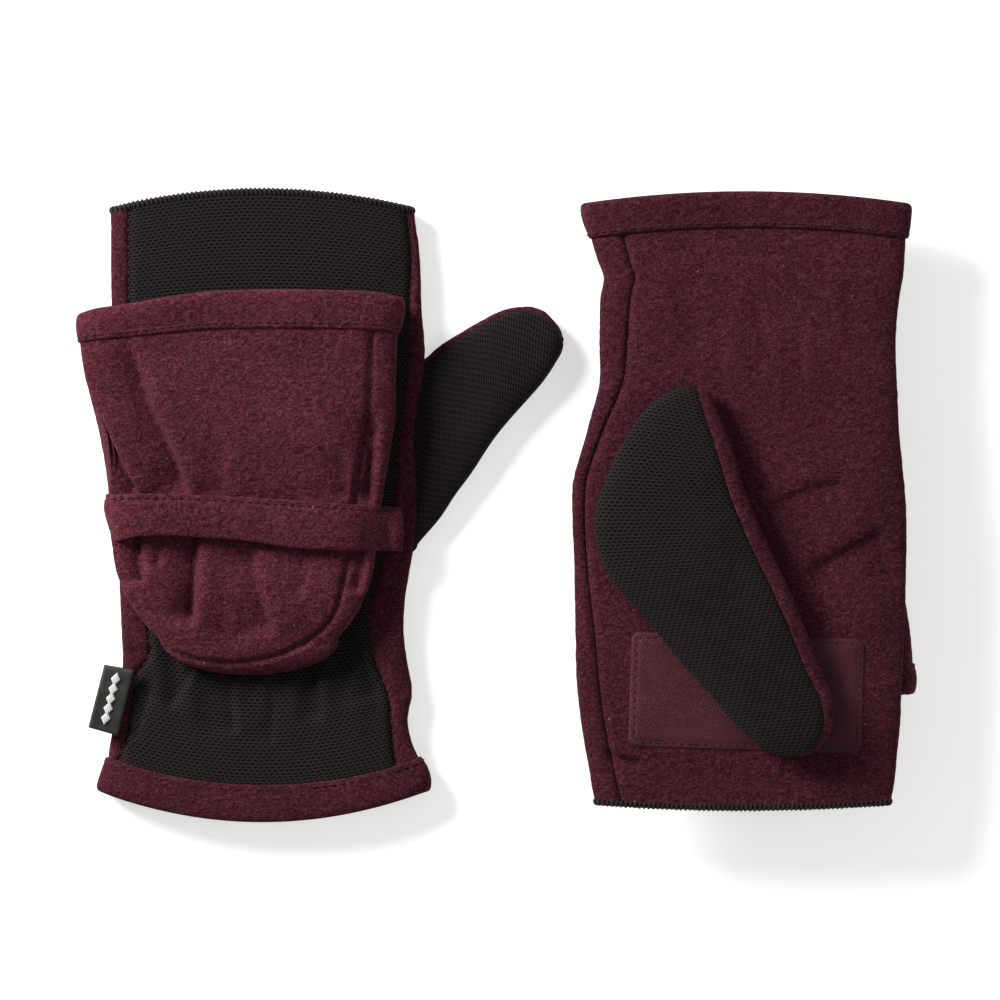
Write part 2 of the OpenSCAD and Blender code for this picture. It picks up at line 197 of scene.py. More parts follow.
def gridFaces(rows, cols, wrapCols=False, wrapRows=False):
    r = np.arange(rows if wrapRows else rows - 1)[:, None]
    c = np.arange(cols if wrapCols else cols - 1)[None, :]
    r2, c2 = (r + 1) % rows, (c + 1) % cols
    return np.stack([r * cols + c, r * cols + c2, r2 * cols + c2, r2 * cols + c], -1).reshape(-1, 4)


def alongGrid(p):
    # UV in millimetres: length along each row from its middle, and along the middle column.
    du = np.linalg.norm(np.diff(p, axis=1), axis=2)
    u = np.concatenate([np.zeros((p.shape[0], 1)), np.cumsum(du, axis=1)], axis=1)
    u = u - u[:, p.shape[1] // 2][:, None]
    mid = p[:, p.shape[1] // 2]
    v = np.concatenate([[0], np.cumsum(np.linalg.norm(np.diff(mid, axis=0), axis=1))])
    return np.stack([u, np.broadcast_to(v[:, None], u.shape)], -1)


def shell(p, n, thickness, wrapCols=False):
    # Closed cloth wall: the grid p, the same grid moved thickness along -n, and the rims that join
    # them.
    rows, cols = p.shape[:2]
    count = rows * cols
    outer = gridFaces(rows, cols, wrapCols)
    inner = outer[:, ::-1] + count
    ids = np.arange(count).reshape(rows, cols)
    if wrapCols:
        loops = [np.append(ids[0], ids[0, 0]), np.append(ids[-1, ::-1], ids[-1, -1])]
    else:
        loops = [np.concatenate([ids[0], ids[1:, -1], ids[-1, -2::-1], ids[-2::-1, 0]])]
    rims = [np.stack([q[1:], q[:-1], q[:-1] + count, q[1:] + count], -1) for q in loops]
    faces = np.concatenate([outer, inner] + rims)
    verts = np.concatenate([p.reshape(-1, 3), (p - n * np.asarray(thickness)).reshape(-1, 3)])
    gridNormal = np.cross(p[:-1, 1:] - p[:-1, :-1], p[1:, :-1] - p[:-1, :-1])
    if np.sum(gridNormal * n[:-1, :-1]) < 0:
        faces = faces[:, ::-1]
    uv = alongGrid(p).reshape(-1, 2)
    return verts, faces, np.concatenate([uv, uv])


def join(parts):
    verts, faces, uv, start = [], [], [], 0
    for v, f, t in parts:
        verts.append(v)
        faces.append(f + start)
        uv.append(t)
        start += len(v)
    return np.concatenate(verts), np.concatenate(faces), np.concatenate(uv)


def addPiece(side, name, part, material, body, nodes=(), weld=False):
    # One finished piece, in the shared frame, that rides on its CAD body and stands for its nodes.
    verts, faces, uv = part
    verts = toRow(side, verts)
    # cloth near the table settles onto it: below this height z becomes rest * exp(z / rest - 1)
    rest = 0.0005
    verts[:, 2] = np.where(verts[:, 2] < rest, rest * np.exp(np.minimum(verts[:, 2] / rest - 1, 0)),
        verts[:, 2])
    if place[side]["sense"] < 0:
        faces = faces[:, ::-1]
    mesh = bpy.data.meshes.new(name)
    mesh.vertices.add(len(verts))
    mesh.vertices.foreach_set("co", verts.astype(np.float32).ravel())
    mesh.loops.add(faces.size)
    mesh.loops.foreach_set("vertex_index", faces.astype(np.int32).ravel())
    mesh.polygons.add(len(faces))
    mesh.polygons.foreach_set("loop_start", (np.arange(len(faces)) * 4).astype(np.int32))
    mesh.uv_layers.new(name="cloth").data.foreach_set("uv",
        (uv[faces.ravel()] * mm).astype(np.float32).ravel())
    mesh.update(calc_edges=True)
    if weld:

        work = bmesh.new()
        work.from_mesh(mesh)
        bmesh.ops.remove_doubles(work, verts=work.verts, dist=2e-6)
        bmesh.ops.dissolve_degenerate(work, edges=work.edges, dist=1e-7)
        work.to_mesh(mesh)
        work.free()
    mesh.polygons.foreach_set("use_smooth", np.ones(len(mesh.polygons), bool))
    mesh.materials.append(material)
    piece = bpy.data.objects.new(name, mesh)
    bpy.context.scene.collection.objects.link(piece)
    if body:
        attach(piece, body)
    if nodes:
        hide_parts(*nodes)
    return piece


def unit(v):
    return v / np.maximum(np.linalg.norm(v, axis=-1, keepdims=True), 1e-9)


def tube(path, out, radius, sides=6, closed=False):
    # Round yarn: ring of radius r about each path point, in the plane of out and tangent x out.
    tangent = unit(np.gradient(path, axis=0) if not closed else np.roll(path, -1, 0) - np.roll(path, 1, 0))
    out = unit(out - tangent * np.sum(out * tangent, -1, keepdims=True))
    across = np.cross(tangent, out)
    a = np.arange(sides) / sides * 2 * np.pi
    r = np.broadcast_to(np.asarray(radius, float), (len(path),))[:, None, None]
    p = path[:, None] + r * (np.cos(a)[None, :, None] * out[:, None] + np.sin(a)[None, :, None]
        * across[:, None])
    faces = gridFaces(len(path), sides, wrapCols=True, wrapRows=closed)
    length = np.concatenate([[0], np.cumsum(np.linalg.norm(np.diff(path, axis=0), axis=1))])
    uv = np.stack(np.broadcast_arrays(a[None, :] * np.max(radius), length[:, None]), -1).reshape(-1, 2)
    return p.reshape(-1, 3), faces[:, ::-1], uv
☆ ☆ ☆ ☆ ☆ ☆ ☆
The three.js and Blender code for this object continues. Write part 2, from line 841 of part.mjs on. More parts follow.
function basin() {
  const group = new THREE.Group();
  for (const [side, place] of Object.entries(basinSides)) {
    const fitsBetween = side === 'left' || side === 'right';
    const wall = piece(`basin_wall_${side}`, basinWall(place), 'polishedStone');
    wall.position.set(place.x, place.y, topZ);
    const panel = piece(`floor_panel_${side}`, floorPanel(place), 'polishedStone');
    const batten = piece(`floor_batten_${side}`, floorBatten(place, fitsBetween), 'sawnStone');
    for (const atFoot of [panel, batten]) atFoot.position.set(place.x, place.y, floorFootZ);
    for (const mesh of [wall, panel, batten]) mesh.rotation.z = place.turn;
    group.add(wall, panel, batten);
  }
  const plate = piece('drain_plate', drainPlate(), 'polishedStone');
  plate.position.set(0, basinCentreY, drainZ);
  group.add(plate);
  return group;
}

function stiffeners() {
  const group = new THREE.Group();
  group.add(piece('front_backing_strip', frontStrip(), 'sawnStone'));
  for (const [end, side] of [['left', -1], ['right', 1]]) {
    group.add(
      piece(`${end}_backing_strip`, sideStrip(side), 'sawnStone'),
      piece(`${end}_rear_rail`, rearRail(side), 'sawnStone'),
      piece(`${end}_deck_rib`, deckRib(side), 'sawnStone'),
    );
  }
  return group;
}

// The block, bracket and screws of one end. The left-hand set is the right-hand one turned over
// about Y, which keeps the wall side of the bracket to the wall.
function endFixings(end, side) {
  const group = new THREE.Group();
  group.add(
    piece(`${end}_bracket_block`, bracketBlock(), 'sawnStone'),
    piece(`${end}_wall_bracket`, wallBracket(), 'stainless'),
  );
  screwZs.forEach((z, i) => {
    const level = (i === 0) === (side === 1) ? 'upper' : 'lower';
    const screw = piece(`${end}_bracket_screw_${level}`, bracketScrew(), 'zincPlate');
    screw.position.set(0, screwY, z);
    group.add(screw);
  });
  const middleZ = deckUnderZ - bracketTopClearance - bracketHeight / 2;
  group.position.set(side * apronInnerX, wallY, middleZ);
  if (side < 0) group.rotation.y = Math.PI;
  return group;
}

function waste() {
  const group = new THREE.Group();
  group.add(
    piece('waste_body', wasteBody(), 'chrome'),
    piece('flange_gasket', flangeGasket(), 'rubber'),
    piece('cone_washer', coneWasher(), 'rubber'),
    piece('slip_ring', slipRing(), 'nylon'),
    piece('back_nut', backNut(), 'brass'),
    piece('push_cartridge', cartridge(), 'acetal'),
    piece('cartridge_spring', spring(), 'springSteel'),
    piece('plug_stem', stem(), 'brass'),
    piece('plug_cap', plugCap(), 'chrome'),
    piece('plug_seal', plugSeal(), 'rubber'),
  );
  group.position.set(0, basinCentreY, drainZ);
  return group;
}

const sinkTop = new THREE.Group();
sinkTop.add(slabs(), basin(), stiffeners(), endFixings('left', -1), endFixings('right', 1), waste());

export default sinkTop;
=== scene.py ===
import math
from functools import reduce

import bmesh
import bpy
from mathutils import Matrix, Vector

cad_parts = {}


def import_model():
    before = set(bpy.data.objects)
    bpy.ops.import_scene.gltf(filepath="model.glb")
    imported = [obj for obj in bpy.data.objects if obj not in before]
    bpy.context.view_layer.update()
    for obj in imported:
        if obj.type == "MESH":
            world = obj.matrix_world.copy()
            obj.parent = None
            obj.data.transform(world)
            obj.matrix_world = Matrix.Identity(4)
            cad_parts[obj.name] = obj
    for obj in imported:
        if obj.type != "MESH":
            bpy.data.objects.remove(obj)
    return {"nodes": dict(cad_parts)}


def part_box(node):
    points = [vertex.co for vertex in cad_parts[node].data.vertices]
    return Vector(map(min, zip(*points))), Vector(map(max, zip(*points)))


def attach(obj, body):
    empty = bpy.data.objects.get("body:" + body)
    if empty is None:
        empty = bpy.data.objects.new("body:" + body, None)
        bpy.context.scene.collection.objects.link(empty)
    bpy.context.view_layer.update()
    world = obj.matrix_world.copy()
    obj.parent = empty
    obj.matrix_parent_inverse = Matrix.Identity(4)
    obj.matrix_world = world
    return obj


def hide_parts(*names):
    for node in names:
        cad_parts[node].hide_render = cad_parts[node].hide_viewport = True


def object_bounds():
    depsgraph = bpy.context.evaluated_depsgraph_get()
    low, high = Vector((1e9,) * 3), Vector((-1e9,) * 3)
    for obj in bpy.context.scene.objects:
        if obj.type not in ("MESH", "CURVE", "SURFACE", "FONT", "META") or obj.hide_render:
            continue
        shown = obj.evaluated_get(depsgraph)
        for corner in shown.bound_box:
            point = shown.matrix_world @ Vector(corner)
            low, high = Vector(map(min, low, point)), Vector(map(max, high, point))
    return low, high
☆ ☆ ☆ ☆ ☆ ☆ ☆
=== Directions for this task ===
Start at the line with "Vector(map(max, high, point))" and stop after the line with "return low, high". Repeat exactly the lines in that range.

=== Result of the task ===
            low, high = Vector(map(min, low, point)), Vector(map(max, high, point))
    return low, high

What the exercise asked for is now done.